The Wii itself was smartly (business-wise) made nearly as powerful as the Gamecube (hence the two Gamecubes duct taped together line). At the time, HD wasn't as widespread as it is now, so Nintendo made the Wii weak relatively to the Xbox 360 and PlayStation 3. The company already made bank on the Gamecube even though it came last place in the previous generation's console war. Profits were even larger with the wild success of the Wii. However, you couldn't tell most of the time that the Wii is more powerful than the Gamecube as many developers don't take advantage of its power. They put shoddy efforts on the platform. Some games like Metroid Prime 3, Super Mario Galaxy 1 and 2, and Super Smash Bros. Brawl show a clear increase in performance from the past gen, though most do not which is unfortunate. The visuals of most Wii games is what I dislike the greatest about the system. So much untapped potential by lazy developers who'd rather bleed money on the HD platforms (how many third-parties are in the red this gen or have gone out of business betting on the wrong horse? I've lost count.) than develop for the Wii. Nonetheless, that's an argument for another day.
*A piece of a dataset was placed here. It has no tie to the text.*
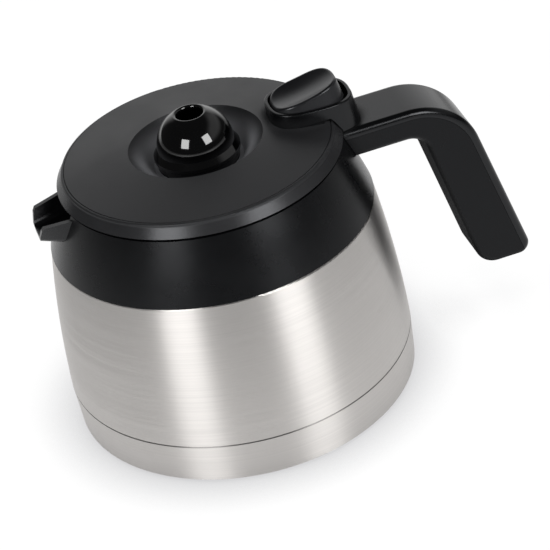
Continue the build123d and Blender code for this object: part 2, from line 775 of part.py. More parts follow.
with BuildPart() as lid_seal:
    with BuildSketch(Plane.XZ):
        with BuildLine():
            seal_in = plug_radius + 0.1
            floor_in = mouth_lip_height + seat_gap
            floor_out = cone_radius(
                mouth_lip_height, mouth_radius, mouth_lip_height + 2.4, funnel_top_radius - 0.8,
                plug_flange_radius) + seat_gap
            Polyline(
                (seal_in, plug_flange_height), (plug_flange_radius, plug_flange_height),
                (plug_flange_radius, floor_out), (mouth_radius + 0.4, floor_in + 0.15),
                (mouth_radius - 1.0, floor_in - 0.2), (seal_in, floor_in - 0.2),
                (seal_in, plug_flange_height))
        make_face()
    revolve(axis=Axis.Z)
export(lid_seal, "lid_seal")

with BuildPart() as lid_screws:
    with BuildSketch(Plane.XY.offset(plug_bottom)):
        with PolarLocations(post_circle, 4, start_angle=45):
            Circle(screw_radius)
    extrude(amount=plug_floor + screw_grip)
    with BuildSketch(Plane.XY.offset(plug_bottom - screw_head_depth)):
        with PolarLocations(post_circle, 4, start_angle=45):
            Circle(screw_head_radius)
    extrude(amount=screw_head_depth)
export(lid_screws, "lid_screws")

# ---------------------------------------------------------------- drip dome, inlet tube and ball
with BuildPart() as drip_dome:
    neck_in = dome_neck_radius - dome_wall
    hole_height = dome_centre_height + math.sqrt(dome_radius ** 2 - dome_hole_radius ** 2)
    inner_dome = dome_radius - dome_wall
    hole_height_in = dome_centre_height + math.sqrt(inner_dome ** 2 - dome_hole_radius ** 2)
    flange_low = dish_floor_height - lid_wall - 1.6
    lip_top = dome_centre_height - dome_skirt_depth
    lip_low = lip_top - dome_lip_thickness
    lip_step = dome_lip_radius - dome_neck_radius
    half_arc = math.sqrt(0.5)
    with BuildSketch(Plane.XZ):
        with BuildLine():
            Polyline(
                (neck_in, flange_low), (dome_neck_radius + 2.2, flange_low),
                (dome_neck_radius + 2.2, dish_floor_height - lid_wall),
                (dome_neck_radius, dish_floor_height - lid_wall),
                (dome_neck_radius, lip_low - lip_step), (dome_lip_radius, lip_low),
                (dome_lip_radius, lip_top), (dome_radius, dome_centre_height))
            ThreePointArc(
                (dome_radius, dome_centre_height),
                (dome_radius * half_arc, dome_centre_height + dome_radius * half_arc),
                (dome_hole_radius, hole_height))
            Line((dome_hole_radius, hole_height), (dome_hole_radius, hole_height_in))
            ThreePointArc(
                (dome_hole_radius, hole_height_in),
                (inner_dome * half_arc, dome_centre_height + inner_dome * half_arc),
                (inner_dome, dome_centre_height))
            Polyline((inner_dome, dome_centre_height), (neck_in, lip_top), (neck_in, flange_low))
        make_face()
    revolve(axis=Axis.Z)
    rim = edges().filter_by(GeomType.CIRCLE).group_by(Axis.Z)[-1]
    fillet(rim, dome_hole_round)
export(drip_dome, "drip_dome")

with BuildPart() as inlet_funnel:
    cup = dome_neck_radius - dome_wall - fit_gap
    tube_in = inlet_tube_radius - inlet_wall
    seat_height = ball_rest_height + ball_radius + ball_travel + 3.2
    with BuildSketch(Plane.XZ):
        with BuildLine():
            Polyline(
                (cup, dish_floor_height), (cup - inlet_wall, dish_floor_height),
                (inlet_throat, seat_height + 1.2), (inlet_throat, seat_height),
                (tube_in, seat_height - 2.4), (tube_in, inlet_bottom), (inlet_tube_radius, inlet_bottom),
                (inlet_tube_radius, seat_height + 1.8), (cup, dish_floor_height - 1.8),
                (cup, dish_floor_height))
        make_face()
    revolve(axis=Axis.Z)
    # cross bars that hold the ball up and let the coffee past
    with BuildSketch(Plane.XY.offset(inlet_bottom)):
        Rectangle(2 * tube_in + 0.8, cross_bar_width)
        Rectangle(cross_bar_width, 2 * tube_in + 0.8)
    extrude(amount=ball_rest_height - inlet_bottom)
export(inlet_funnel, "inlet_funnel")

with BuildPart() as check_ball:
    with Locations((0, 0, ball_rest_height + ball_radius + 0.02)):
        Sphere(ball_radius)
export(check_ball, "check_ball")

# ---------------------------------------------------------------- lever housing on the lid
housing_low = hinge_height - hinge_knuckle_radius
rim_plane = Plane(
    origin=(housing_reach, 0, housing_top_height - housing_rim_drop / 2),
    x_dir=(2 * housing_half_length, 0, -housing_rim_drop),
    z_dir=(housing_rim_drop, 0, 2 * housing_half_length))


def skirt_space():
    """The lid cover with a little room round it, which the housing keeps clear of."""
    with BuildPart() as solid:
        with BuildSketch(Plane.XZ):
            with BuildLine():
                Polyline(
                    (0, housing_low - 1), (lid_skirt_radius + shell_gap, housing_low - 1),
                    (lid_skirt_radius + shell_gap, lid_skirt_height + shell_gap),
                    (lid_edge_radius + shell_gap, lid_edge_height + shell_gap),
                    (lid_edge_radius - 1.0, housing_rim_bottom), (0, housing_rim_bottom),
                    (0, housing_low - 1))
            make_face()
        revolve(axis=Axis.Z)
    return solid.part


with BuildPart() as lever_housing:
    with BuildSketch(Plane.XY.offset(housing_low)):
        add(oval(
            housing_reach + housing_rear_draft / 2, housing_half_length + housing_rear_draft / 2,
            housing_half_width))
    with BuildSketch(rim_plane):
        add(oval(0, housing_half_length, housing_half_width))
    loft()
    fillet(faces().sort_by(Axis.Z)[-1].edges(), 0.7)
    add(skirt_space(), mode=Mode.SUBTRACT)
    add(plinth(0.0, housing_plinth_bottom, housing_rim_bottom + 0.2))
    # well for the lever
    with BuildSketch(Plane.XY.offset(housing_rim_bottom + housing_floor)):
        add(housing_oval(housing_wall))
    extrude(amount=20.0, mode=Mode.SUBTRACT)
    add(
        plinth(plinth_wall, housing_plinth_bottom + plinth_floor, housing_top_height),
        mode=Mode.SUBTRACT)
    # knuckles: everything behind and below the pin turns inside one radius
    with BuildSketch(Plane.XZ):
        with Locations((hinge_reach + 5.0, hinge_height - 5.0)):
            Rectangle(10.0, 10.0)
        with Locations((hinge_reach, hinge_height)):
            Circle(hinge_knuckle_radius + 0.1, mode=Mode.SUBTRACT)
    extrude(amount=30.0, both=True, mode=Mode.SUBTRACT)
    # slot for the handle's hinge post, open downwards and to the rear
    with BuildSketch(Plane.XZ):
        with Locations((hinge_reach, hinge_height)):
            Circle(hinge_knuckle_radius + 0.2)
        with Locations((hinge_reach, hinge_height - hinge_post_depth / 2)):
            Rectangle(2 * hinge_knuckle_radius + 0.4, hinge_post_depth)
        with Locations((hinge_reach + 5.0, hinge_height + 0.1)):
            Rectangle(10.0, 2 * hinge_knuckle_radius + 0.8)
    extrude(amount=hinge_post_half_width + 0.25, both=True, mode=Mode.SUBTRACT)
    with BuildSketch(Plane.XZ):
        with Locations((hinge_reach, hinge_height)):
            Circle(hinge_pin_radius + running_gap)
    extrude(amount=hinge_pin_half_length + 0.2, both=True, mode=Mode.SUBTRACT)
    # seats for the lever's pin, blind in the side walls
    with BuildSketch(Plane.XZ):
        with Locations((lever_pivot_reach, lever_pivot_height)):
            Circle(lever_pin_radius + 0.01)
    extrude(amount=housing_half_width - 0.8, both=True, mode=Mode.SUBTRACT)
    # guide for the valve stem
    with BuildSketch(Plane.XY.offset(housing_plinth_bottom)):
        with Locations((valve_reach, 0)):
            Circle(valve_stem_radius + running_gap)
    extrude(amount=2.0, mode=Mode.SUBTRACT)
export(lever_housing, "lever_housing")

with BuildPart() as lever_pin:
    with BuildSketch(Plane.XZ):
        with Locations((lever_pivot_reach, lever_pivot_height)):
            Circle(lever_pin_radius)
    extrude(amount=housing_half_width - 0.9, both=True)
    chamfer(edges().filter_by(GeomType.CIRCLE), 0.2)
export(lever_pin, "lever_pin")

# ---------------------------------------------------------------- thumb lever
lever_reach = housing_reach - lever_rear_gap
lever_slope = math.tan(math.radians(lever_taper))
lever_foot_growth = (housing_top_height - lever_bottom) * lever_slope
lever_top_growth = lever_foot_growth - lever_depth * lever_slope
blade_half_thickness = 1.2
blade_half_length = 2.4
lug_root = 0.6              # how far the lugs and the rib reach into the lever
lug_drop = 1.4              # lugs below the link pin
lug_width = 3.8

with BuildPart() as thumb_lever:
    with BuildSketch(Plane.XY.offset(lever_bottom)):
        add(oval(lever_reach, lever_half_length + lever_foot_growth, lever_half_width + lever_foot_growth))
    with BuildSketch(Plane.XY.offset(lever_bottom + lever_depth)):
        add(oval(lever_reach, lever_half_length + lever_top_growth, lever_half_width + lever_top_growth))
    loft()
    # thumb scoop: a ring-shaped cut, low at the front and high at the rear
    with BuildSketch(Plane.YZ.offset(scoop_low_reach)):
        with Locations((0, scoop_low_height + scoop_width_radius)):
            Circle(scoop_width_radius)
    scoop_axis = Axis((scoop_low_reach, 0, scoop_low_height + scoop_length_radius), (0, 1, 0))
    revolve(axis=scoop_axis, mode=Mode.SUBTRACT)
    scooped_rim = edges().sort_by(SortBy.LENGTH)[-2]
    fillet(scooped_rim, lever_edge)
    # rib and barrel for the pivot
    with BuildSketch(Plane.XZ):
        with Locations((lever_pivot_reach, lever_pivot_height)):
            Circle(lever_barrel_radius)
        with Locations((lever_pivot_reach, (lever_pivot_height + lever_bottom + lug_root) / 2)):
            Rectangle(1.6 * lever_barrel_radius, lever_bottom + lug_root - lever_pivot_height)
    extrude(amount=lever_half_width - 1.4, both=True)
    # lugs for the link pin
    with BuildSketch(Plane.XZ):
        with Locations((link_reach, (link_height - lug_drop + lever_bottom + lug_root) / 2)):
            Rectangle(lug_width, lever_bottom + lug_root - link_height + lug_drop)
    extrude(amount=blade_half_thickness + 2.0, both=True)
    with BuildSketch(Plane.XZ):
        with Locations((link_reach, link_height)):
            Rectangle(2 * blade_half_length + 2.0, 6.4)
    extrude(amount=blade_half_thickness + 0.2, both=True, mode=Mode.SUBTRACT)
    with BuildSketch(Plane.XZ):
        with Locations((lever_pivot_reach, lever_pivot_height)):
            Circle(lever_pin_radius + running_gap)
    extrude(amount=20.0, both=True, mode=Mode.SUBTRACT)
    with BuildSketch(Plane.XZ):
        with Locations((link_reach, link_height)):
            Circle(link_pin_radius + 0.01)
    extrude(amount=20.0, both=True, mode=Mode.SUBTRACT)
export(thumb_lever, "thumb_lever")

with BuildPart() as link_pin:
    with BuildSketch(Plane.XZ):
        with Locations((link_reach, link_height)):
            Circle(link_pin_radius)
    extrude(amount=blade_half_thickness + 1.9, both=True)
export(link_pin, "link_pin")

# ---------------------------------------------------------------- valve: vent under the lever, pour port near the spout
with BuildPart() as valve_stem:
    # yoke that passes round the inlet tube and carries both pads
    with BuildSketch(Plane.XY.offset(valve_foot_height)):
        with Locations(((valve_reach - pour_reach) / 2, 0)):
            Rectangle(valve_reach + pour_reach, yoke_width)
        with Locations((valve_reach, 0), (-pour_reach, 0)):
            Circle(yoke_width / 2 + 1.0)
        Circle(inlet_tube_radius + seat_gap + yoke_ring)
        Circle(inlet_tube_radius + seat_gap, mode=Mode.SUBTRACT)
    extrude(amount=yoke_thickness)
    # spigots for the pads
    with BuildSketch(Plane.XY.offset(valve_foot_height - valve_spigot_depth)):
        with Locations((valve_reach, 0), (-pour_reach, 0)):
            Circle(valve_spigot_radius)
    extrude(amount=valve_spigot_depth)
    with BuildSketch(Plane.XY.offset(valve_foot_height)):
        with Locations((valve_reach, 0)):
            Circle(valve_stem_radius)
    extrude(amount=link_height - 2.0 - valve_foot_height)
    # flat eye that the link pin lifts
    with BuildSketch(Plane.XZ):
        with Locations((link_reach, link_height)):
            RectangleRounded(2 * blade_half_length, 4.6, 1.2)
    extrude(amount=blade_half_thickness, both=True)
    with BuildSketch(Plane.XZ):
        with Locations((link_reach, link_height)):
            SlotOverall(2 * link_pin_radius + 0.8, 2 * link_pin_radius + 0.16)
    extrude(amount=blade_half_thickness + 1.0, both=True, mode=Mode.SUBTRACT)
export(valve_stem, "valve_stem")

with BuildPart() as valve_pads:
    with BuildSketch(Plane.XY.offset(plug_floor_top)):
        with Locations((valve_reach, 0)):
            Circle(vent_pad_radius)
        with Locations((-pour_reach, 0)):
            Circle(pour_pad_radius)
    extrude(amount=valve_pad_thickness)
    chamfer(edges().group_by(Axis.Z)[-1], 0.5)
    with BuildSketch(Plane.XY.offset(valve_foot_height - valve_spigot_depth)):
        with Locations((valve_reach, 0), (-pour_reach, 0)):
            Circle(valve_spigot_radius)
    extrude(amount=valve_pad_thickness, mode=Mode.SUBTRACT)
export(valve_pads, "valve_pads")

with BuildPart() as valve_spring:
    spring_low = valve_foot_height + yoke_thickness + spring_wire
    spring_height = housing_plinth_bottom - spring_wire - spring_low
    with BuildLine():
        coil = Helix(
            pitch=spring_height / spring_turns, height=spring_height, radius=spring_radius,
            center=(valve_reach, 0, spring_low))
    with BuildSketch(Plane(origin=coil @ 0, z_dir=coil % 0)):
        Circle(spring_wire)
    sweep(is_frenet=True)
export(valve_spring, "valve_spring")
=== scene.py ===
import math

import bpy
from mathutils import Matrix, Vector


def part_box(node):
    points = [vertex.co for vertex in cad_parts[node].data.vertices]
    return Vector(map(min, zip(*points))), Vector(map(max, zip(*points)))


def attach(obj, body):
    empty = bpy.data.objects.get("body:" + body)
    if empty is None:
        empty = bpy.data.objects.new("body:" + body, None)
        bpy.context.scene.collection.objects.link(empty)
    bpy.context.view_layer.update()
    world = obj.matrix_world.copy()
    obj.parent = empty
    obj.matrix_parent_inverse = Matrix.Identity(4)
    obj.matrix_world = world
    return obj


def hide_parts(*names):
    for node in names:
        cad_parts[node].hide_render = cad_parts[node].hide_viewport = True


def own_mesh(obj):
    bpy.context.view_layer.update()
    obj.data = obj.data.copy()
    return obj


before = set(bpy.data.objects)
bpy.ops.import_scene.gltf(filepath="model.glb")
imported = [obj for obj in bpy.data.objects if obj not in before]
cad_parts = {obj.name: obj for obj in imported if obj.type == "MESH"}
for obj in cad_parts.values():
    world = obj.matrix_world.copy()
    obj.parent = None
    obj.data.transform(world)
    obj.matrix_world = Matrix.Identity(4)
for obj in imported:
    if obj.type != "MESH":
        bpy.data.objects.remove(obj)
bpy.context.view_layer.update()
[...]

Brawl is but one of the games possibly
not possible on the Gamecube.

Whether you like the Wii or not, there's no questioning the sheer dominance the console has had this generation against its competition. Even the greatest hater must concede that point. Those who complain that the Wii has the weakest library ever for a popular console need to keep their irrational hatred in check. It's not healthy. With such sheer blind dislike for the little white box that could, you'd think the Wii ran over their cat or something and then tweeted on Twitter about it, boasting happily. With a library of games in all genres with varying degrees of fun (my personal collection nears 100 with few clunkers), an innovative control method that inspired the competition, and the first-party surefire hits that Nintendo is best known for, the Wii is one of Nintendo's all-time great consoles. With friends and family, the fun is amplified up sevenfold. Wii would definitely like to play.